Two films came in from Nicheflix that unintentionally complimented each other. Made fifty years apart, the films are linked by shared theme of a woman's honor. Where they are different is that Mizoguchi's fallen women, whether that descent is real or percieved, often commit suicide at the end of the film in response to the codes of society. Kim's female protagonists live by their own moral code in defiance of society.

Mizoguchi's film takes place in an area outside of Tokyo in the years following World War Two. Michiko is introduced as the dutiful daughter who has impulsively married a teacher, Tadao.
Just before he dies, Michiko's father discusses the marriage and characterizes Tadao as vulgar. Shortly after, Michiko's cousin, a former soldier and prisoner of war, Tsutomu, returns to Musashino. Mizoguchi dramatizes the post war search for absolute moral values by positing the platonic love between Michiko and Tsutomu against Tadao's attempts at adultery in the name of rebellion towards social order.

All of the men are opportunistic and deluded. Tadao sees himself as a version of Stendahl's Julien Sorel, and sees the post war era as a time to fulfill his desires as the wartime demand for self-sacrifice is over. Michiko's other cousin, Eiji, has profitted from manufacturing munitions. With the war over, he persuades Michiko to mortgage her land so he may keep his business, lessening her security. Tsutomu, returning to college, has some casual affairs with other students who share his nihilistic viewpoint. He also becomes absorbed with the history of Masushino.
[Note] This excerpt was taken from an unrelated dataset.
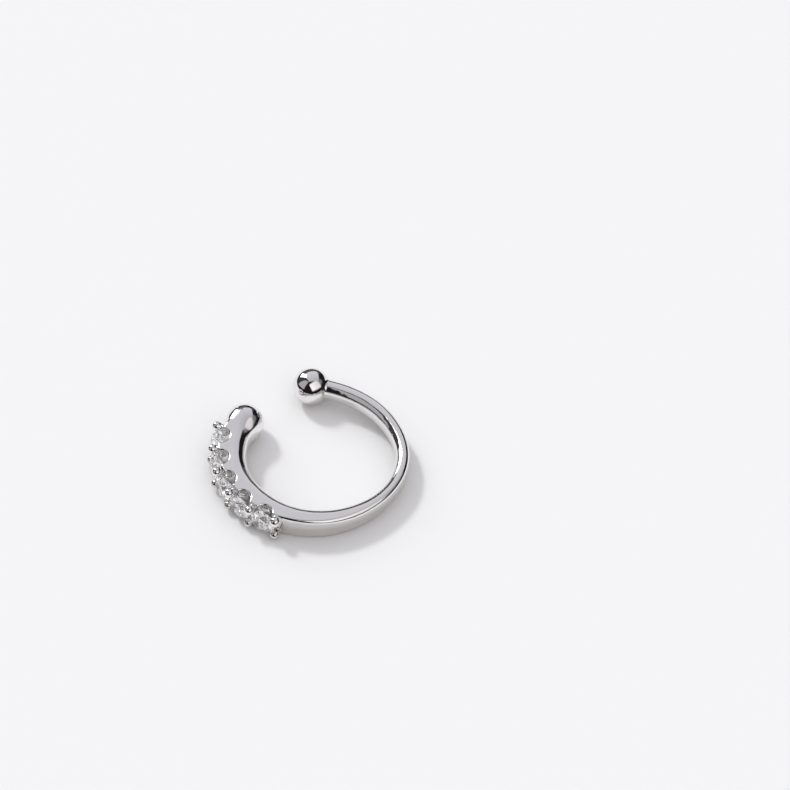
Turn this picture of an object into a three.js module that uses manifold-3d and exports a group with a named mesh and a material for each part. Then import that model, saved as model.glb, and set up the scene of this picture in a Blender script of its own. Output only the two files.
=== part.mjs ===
// A nose cuff: a cast C-shaped band with a ball at each end, and five round stones
// held by shared claws along its thick half. It lies on its side, as it would by
// itself. Millimetres, +Z up. The opening of the C faces +Y. The origin is under the
// middle of the whole cuff, on the surface that it lies on.

import * as THREE from 'three';
import { mergeVertices } from 'three/addons/utils/BufferGeometryUtils.js';
import { ConvexGeometry } from 'three/addons/geometries/ConvexGeometry.js';
import Module from 'manifold-3d';

// ---------------------------------------------------------------- driving sizes

// The centre of the hoop, seen from the origin. Angles below turn round it from +X.
const HOOP_CENTRE = { x: 0.549, y: -0.249 };

const BALL_RADIUS = 1.0;
const THICK_BALL = { at: 117.65, reach: 4.47 };
const THIN_BALL = { at: 422.35, reach: 4.62 };

// The band from the thick ball to the thin one. Each row is a section: its angle
// round the hoop, the radius of its inner and outer face, its height, and the
// rounding of its inner and outer edges.
const BAND = [
  { at: 117.65, inner: 3.93, outer: 4.99, height: 1.92, innerEdge: 0.60, outerEdge: 0.36 },
  { at: 124, inner: 3.82, outer: 5.14, height: 1.79, innerEdge: 0.64, outerEdge: 0.40 },
  { at: 131, inner: 3.76, outer: 5.22, height: 1.66, innerEdge: 0.66, outerEdge: 0.24 },
  { at: 145, inner: 3.75, outer: 5.24, height: 1.55, innerEdge: 0.66, outerEdge: 0.12 },
  { at: 161, inner: 3.75, outer: 5.14, height: 1.50, innerEdge: 0.65, outerEdge: 0.12 },
  { at: 177, inner: 3.70, outer: 5.00, height: 1.48, innerEdge: 0.62, outerEdge: 0.12 },
  { at: 193, inner: 3.66, outer: 4.87, height: 1.46, innerEdge: 0.58, outerEdge: 0.12 },
  { at: 207, inner: 3.66, outer: 4.79, height: 1.44, innerEdge: 0.54, outerEdge: 0.13 },
  { at: 217, inner: 3.66, outer: 4.73, height: 1.42, innerEdge: 0.52, outerEdge: 0.14 },
  { at: 238, inner: 3.67, outer: 4.65, height: 1.35, innerEdge: 0.50, outerEdge: 0.20 },
  { at: 259, inner: 3.71, outer: 4.60, height: 1.27, innerEdge: 0.50, outerEdge: 0.26 },
  { at: 276, inner: 3.82, outer: 4.59, height: 1.23, innerEdge: 0.48, outerEdge: 0.27 },
  { at: 293, inner: 3.94, outer: 4.63, height: 1.20, innerEdge: 0.44, outerEdge: 0.25 },
  { at: 306, inner: 3.99, outer: 4.67, height: 1.20, innerEdge: 0.42, outerEdge: 0.25 },
  { at: 325, inner: 3.95, outer: 4.67, height: 1.18, innerEdge: 0.42, outerEdge: 0.29 },
  { at: 348, inner: 3.80, outer: 4.57, height: 1.17, innerEdge: 0.42, outerEdge: 0.34 },
  { at: 371, inner: 3.71, outer: 4.55, height: 1.18, innerEdge: 0.43, outerEdge: 0.38 },
  { at: 392, inner: 3.74, outer: 4.63, height: 1.16, innerEdge: 0.44, outerEdge: 0.42 },
  { at: 407, inner: 3.87, outer: 4.79, height: 1.12, innerEdge: 0.45, outerEdge: 0.44 },
  { at: 422.35, inner: 4.13, outer: 5.05, height: 1.08, innerEdge: 0.46, outerEdge: 0.44 },
];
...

Michiko can be viewed as also deluded. Her actions are guided by thoughts of not shaming the family name. There is no traditional family following the death of Machiko's parents. Her own marriage is characterized by both her and her husband as loveless. It is also childless. The family name idealized by Machiko ends with her. Her cousin Eiji has a tradional family, but his marriage is also described as loveless. Eiji is open about his affairs. Tsutomu has thus far lived with situational families - the military, his cousin, and other students.

Mizoguchi concludes with the encouragement to live in the world as it is. Musashino's identity as a separate city has given way to its merging with metro Tokyo. Likewise Tsutomu has to find a way to live that is not rooted in a long lost past, nor is totally transient.

Mizoguchi's final film was about prostitutes, Street of Shame. The prostitutes of Bad Guy are less idealized. While Mizoguchi's characters are often in their situations due to an otherwise hopeless situation, Kim's characters are less thoughtful, living on instinct and impulse. We are introduced to Sun-hwa as a college student, waiting on a park bench for her boyfriend. Han-ki, a street punk, is sitting on the bench, occassionally glancing at Sun-hwa. Her boyfriend initiates a fight with Han-ki who grabs and kisses Sun-hwa. The fight spills to the street and ends with several soldiers holding down Han-ki. Sun-hwa spits on his face. Later, Sun-hwa is seen at a bookstore by Han-ki. He has a crony leave an wallet near her. Sun-hwa is caught stealing the wallet. She finds herself taking out loan for money that is claimed to be missing by her "victim", for $15,000.00 with her face and body as security. The only way she can repay the loan is by working as a prostitute for Han-ki. For Mizoguchi, the prostitutes are victims due to circumstances. Sun-hwa's dishonesty to herself and others has forced her into prostitution.

The pimps, prostitutes and gangsters of Bad Guy are the marginalized of society. The characters live in an insular society that has its own peculiar code. Sun-hwa's eventual acceptance of her fate is counterpointed by the emergence of Han-ki's stunted humanity. The ideal of Mizoguchi's world has been replaced by ambiguity, ambivalence and resignation. In a recent interview, Kim discusses that his goal for the audience is to be "psychologically happy". "I wish to show human behavior and human nature rather than show talking. I think actions are a more powerful media to deliver my message. There are no lies in the movements of human beings. They are honest, no matter whether it is good or bad."

Kim's films are now getting theatrical release in the United States. While I have his other available films in my rental queues, I strongly recommend The Isle for those who haven't seen it. This is one of the best films in terms of visual composition, perhaps more striking now when too many contemporary directors seem to plant the camera without thinking. What also makes Kim interesting is that he deliberately pares down dialogue with the goal of making his films understood visually, by the widest audiences possible. Says Kim, "I think that laughter and crying are the best dialogue."